Чем объяснить такое преобладающее влияние одного литературного образца над всеми остальными?
II
От поэзии Пушкина и Гёте в стихах Лермонтова остались слабые следы. Пушкину Лермонтов подражал лишь в тех произведениях, в которых сам Пушкин шел навстречу Байрону, как, например, в «Кавказском пленнике» и в «Цыганах».
Что же касается Гёте, то Лермонтов вспомнил о нем лишь тогда, когда взялся за перевод «Горных вершин».
В миропонимании Пушкина и Гёте было для Лермонтова нечто неуловимое, неусвояемое, чуждое, и ни Пушкин, ни Гёте не могли ответить на тревожные душевные запросы юного вопрошателя жизни. Поэзия Гёте, как известно, была образцом художественного самообладания. Энтузиазм, каким бывал охвачен этот великий язычник, был в нем всегда в конце концов смирен, обуздан философской мыслью. Один из самых тонких и глубоких сердцеведов, С.-Бёв утверждал, что Гёте был совершенно неспособен рисовать героев, что героическое настроение было ему чуждо, – и критик был отчасти прав. Герой в восторженном романтическом стиле, герой нервного и впечатлительного склада души, человек, в котором необузданная, но туманная энергия подавляет разум и всякое самообладание, герой-фантазер был не по душе Гёте, как чужды были и истинно гётевские цельные типы душам от природы экзальтированным и тревогой вскормленным, каким был Лермонтов. За исключением «Вертера», окончательный философский вывод самых сильных творений Гёте: «Геца», «Фауста», «Вильгельма Мейстера», «Тассо» – примирение с жизнью на почве уступок, покорность судьбе, отказ от неисполнимых мечтаний и стремлений, свобода философского духа, а не свобода желаний. Такая философия была, конечно, далека от нашего молодого мечтателя, только что начинавшего жить и требовавшего от жизни столь многого.
III
Не будем же удивляться тому, что для Лермонтова прошла почти совсем бесследно поэзия Гёте и Пушкина, который ведь, в сущности, наш русский Гёте.

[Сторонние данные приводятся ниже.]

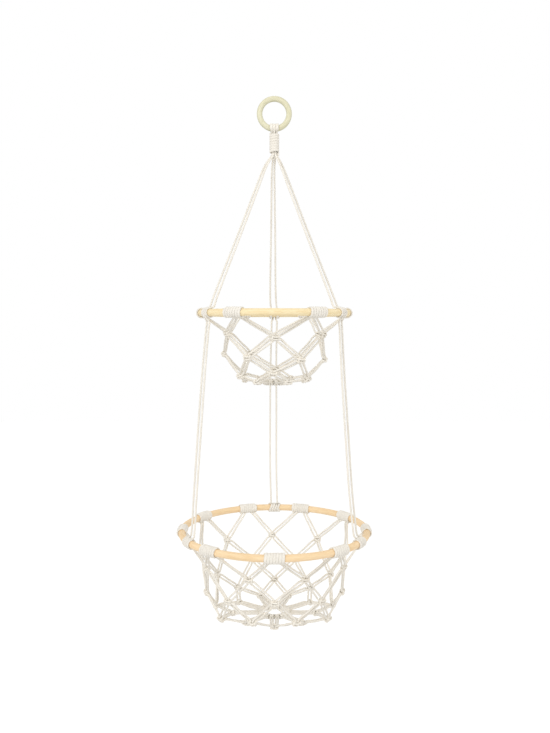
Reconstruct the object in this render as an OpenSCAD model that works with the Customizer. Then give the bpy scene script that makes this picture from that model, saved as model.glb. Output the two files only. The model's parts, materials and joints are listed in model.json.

Шиллер стоял к Лермонтову ближе. Восторженная, сентиментальная, но вместе с тем героическая, полная энергии поэзия Шиллера, неземная по своим образам и вполне человечная по своим чувствам, должна была гармонировать с душевным настроением Лермонтова, тем более что элемент тревоги, бури и порыва устоял в поэзии Шиллера перед всеми натисками его примиряющей фаталистической философии.